When Aeneas meets his father’s ghost in Heaney’s version, the moment feels immediate and contemporary as if the Irish poet were imagining his own father:

“Let me take your hand, my father, O let
      me, and do not
Hold back from my embrace.” And as he
      spoke he wept.
Three times he tried to reach arms round
      that neck.
Three times the form, reached for in vain,
      escaped
Like a breeze between his hands, a dream
      on wings.

The power of poetry originates primarily in its sound. That is what makes poetic translation so difficult. Virgil’s Latin moves in long, exquisite lines that flow into one another to form great musical movements. No translator has ever successfully emulated that sublime style in English, though John Milton achieved an equally fluent magnificence in Paradise Lost.

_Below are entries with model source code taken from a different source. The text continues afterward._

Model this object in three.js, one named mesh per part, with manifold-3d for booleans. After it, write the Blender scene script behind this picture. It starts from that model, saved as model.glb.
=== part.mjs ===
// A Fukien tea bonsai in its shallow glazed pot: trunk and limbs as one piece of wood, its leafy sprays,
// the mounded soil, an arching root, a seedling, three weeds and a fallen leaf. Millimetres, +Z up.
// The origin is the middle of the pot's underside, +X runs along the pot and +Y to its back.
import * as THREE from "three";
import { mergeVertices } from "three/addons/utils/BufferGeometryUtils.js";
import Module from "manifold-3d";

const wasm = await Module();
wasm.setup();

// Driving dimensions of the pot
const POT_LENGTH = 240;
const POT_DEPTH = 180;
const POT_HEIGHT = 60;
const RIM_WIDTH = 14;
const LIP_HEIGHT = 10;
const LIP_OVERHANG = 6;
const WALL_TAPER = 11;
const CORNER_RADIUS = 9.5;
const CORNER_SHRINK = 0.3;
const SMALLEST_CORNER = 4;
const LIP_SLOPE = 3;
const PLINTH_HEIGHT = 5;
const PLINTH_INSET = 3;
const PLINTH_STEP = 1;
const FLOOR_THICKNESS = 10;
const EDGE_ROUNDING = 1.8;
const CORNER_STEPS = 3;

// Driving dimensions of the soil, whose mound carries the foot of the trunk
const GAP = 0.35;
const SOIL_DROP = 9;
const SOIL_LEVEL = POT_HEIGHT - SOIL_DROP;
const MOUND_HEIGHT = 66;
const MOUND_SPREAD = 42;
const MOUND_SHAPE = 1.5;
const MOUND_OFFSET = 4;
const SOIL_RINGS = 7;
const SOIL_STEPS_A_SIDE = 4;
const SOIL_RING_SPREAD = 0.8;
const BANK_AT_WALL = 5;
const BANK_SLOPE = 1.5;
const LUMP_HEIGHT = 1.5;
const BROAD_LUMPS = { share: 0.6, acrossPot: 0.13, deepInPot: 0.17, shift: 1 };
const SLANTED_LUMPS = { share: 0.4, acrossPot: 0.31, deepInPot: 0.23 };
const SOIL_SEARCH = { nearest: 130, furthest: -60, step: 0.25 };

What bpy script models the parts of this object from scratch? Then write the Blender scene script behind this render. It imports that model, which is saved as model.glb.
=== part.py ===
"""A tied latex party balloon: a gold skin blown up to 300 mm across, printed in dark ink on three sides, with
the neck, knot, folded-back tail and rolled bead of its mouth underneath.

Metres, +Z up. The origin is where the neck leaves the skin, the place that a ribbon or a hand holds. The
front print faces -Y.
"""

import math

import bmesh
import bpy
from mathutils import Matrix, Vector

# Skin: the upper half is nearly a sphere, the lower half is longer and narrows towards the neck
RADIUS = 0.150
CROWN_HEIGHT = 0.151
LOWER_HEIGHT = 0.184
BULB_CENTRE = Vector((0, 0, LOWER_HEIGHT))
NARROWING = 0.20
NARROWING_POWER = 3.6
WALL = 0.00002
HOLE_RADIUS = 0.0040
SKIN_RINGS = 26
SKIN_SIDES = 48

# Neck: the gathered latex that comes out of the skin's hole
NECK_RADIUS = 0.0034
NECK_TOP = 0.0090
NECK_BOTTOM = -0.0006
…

Heaney triumphs by ignoring the Latinate vowel music of the original. In its place he creates a high style more suited to stress-heavy English, a mix of Beowulf and William Butler Yeats full of consonant clusters and alliteration. Here is Heaney’s version of Virgil’s lines describing the innumerable dead waiting to cross the River Styx:

Continuous as the streaming leaves
      nipped off
By first frost in the autumn woods, or
      flocks of birds
Blown inland from the stormy ocean,
      when the year
Turns cold and drives them to migrate
To countries of the sun.

Ultimately, Heaney’s translation is also an elegy of another sort. It commemorates a lost tradition in education. For centuries, young writers learned Latin as children, and their imaginations grew with classical literature as part of the formative experience. Today classical education is regarded as elitist—the province of professors, preppies, and public school boys. But Heaney’s example shows that there was, until recently, another more democratic tradition of working-class Catholic school kids and their mostly clerical teachers. Ten years after Heaney sweated over his Latin exercises outside Belfast, I sat in a Los Angeles classroom parsing my own 40 lines of “classics homework” from Virgil accompanied by millions of students in Melbourne, Montreal, Buenos Aires, and Munich. Latin was still—just barely—a living language, and wherever Latin went, Virgil presided. That world is now lost, but it bears remembering. There is no more eloquent memento than Seamus Heaney’s Aeneid.